'''

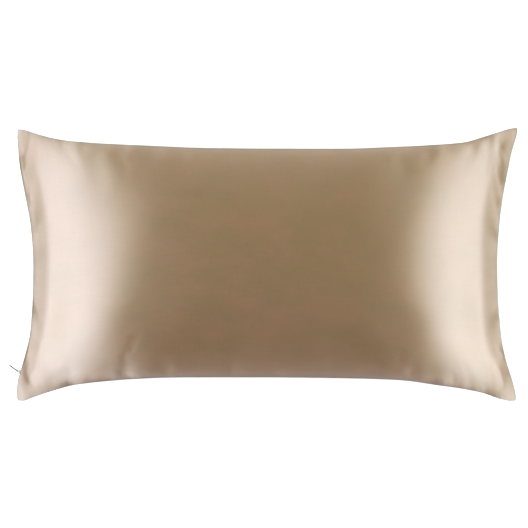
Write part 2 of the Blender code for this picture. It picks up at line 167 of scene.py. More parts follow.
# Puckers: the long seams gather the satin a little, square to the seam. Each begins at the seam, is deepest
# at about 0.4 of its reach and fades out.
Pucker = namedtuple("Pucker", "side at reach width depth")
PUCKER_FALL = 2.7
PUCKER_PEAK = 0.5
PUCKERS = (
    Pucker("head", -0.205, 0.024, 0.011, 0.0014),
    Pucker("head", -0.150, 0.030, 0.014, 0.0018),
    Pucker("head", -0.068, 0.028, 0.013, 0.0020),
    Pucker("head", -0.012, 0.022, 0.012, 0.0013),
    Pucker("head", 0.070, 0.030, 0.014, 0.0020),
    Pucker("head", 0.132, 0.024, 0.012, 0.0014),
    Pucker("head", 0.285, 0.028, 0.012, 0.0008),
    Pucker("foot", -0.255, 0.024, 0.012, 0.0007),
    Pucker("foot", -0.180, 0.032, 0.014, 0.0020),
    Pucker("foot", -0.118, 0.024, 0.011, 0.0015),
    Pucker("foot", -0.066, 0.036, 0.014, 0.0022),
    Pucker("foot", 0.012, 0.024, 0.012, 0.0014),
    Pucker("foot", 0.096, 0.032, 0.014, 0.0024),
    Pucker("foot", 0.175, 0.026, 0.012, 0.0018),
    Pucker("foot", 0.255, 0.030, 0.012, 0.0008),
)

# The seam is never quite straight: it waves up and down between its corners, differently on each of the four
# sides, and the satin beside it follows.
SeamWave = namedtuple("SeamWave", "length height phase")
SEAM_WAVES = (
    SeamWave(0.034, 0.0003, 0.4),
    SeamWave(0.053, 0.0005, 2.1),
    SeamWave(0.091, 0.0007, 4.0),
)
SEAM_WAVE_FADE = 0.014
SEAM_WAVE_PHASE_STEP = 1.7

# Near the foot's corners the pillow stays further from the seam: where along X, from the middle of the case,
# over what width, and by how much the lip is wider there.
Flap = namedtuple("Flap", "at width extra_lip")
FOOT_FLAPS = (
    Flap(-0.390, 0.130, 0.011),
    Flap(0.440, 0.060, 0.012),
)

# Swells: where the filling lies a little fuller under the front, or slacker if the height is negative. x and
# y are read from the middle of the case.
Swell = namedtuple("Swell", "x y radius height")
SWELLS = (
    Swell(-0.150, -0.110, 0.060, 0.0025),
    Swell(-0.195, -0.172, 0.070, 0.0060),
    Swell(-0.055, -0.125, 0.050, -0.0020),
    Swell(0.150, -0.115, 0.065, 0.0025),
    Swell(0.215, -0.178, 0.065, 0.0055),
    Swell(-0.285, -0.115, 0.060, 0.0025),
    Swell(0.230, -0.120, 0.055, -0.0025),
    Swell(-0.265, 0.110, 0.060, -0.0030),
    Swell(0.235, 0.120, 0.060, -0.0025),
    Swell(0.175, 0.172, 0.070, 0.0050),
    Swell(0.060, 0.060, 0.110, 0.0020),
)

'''
'''

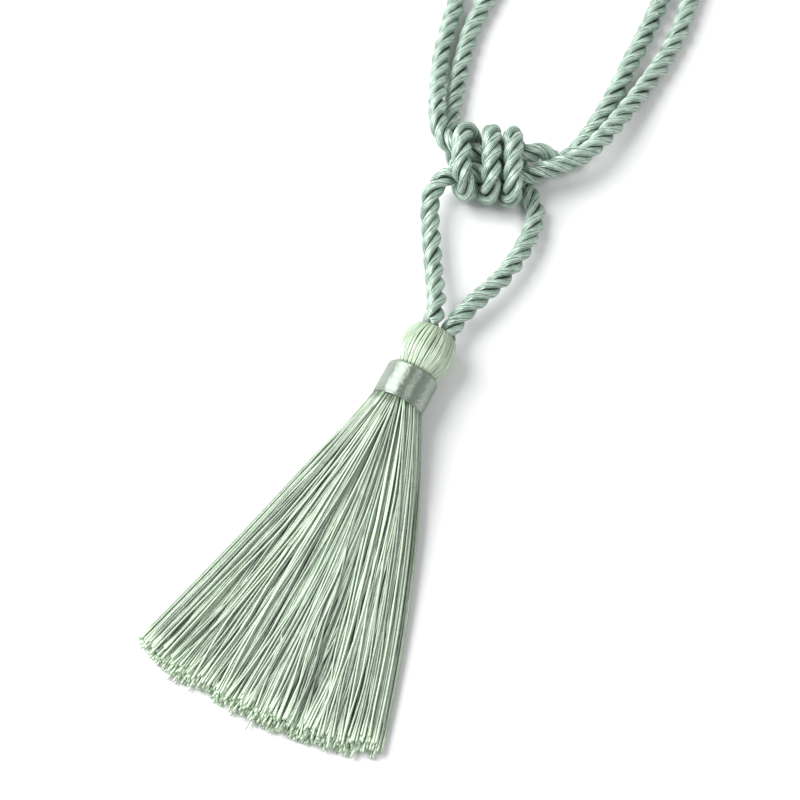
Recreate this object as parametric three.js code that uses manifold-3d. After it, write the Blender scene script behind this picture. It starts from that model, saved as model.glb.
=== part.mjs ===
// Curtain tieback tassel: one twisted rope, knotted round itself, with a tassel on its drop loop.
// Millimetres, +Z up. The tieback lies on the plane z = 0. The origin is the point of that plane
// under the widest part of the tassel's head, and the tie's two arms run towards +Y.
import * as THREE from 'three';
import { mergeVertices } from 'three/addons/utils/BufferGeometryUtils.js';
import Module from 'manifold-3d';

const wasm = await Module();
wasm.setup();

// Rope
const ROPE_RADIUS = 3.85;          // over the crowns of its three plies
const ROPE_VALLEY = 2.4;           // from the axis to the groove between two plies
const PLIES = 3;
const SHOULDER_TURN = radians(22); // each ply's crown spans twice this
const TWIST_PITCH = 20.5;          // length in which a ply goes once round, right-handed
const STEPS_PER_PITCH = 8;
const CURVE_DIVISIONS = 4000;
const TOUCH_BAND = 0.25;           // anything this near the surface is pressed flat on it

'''

The required output is an exact reproduction of the lines starting at the one that contains "Recreate this object" and ending at the one that contains "wasm.setup();". Both boundary lines belong to it.

Recreate this object as parametric three.js code that uses manifold-3d. After it, write the Blender scene script behind this picture. It starts from that model, saved as model.glb.
=== part.mjs ===
// Curtain tieback tassel: one twisted rope, knotted round itself, with a tassel on its drop loop.
// Millimetres, +Z up. The tieback lies on the plane z = 0. The origin is the point of that plane
// under the widest part of the tassel's head, and the tie's two arms run towards +Y.
import * as THREE from 'three';
import { mergeVertices } from 'three/addons/utils/BufferGeometryUtils.js';
import Module from 'manifold-3d';

const wasm = await Module();
wasm.setup();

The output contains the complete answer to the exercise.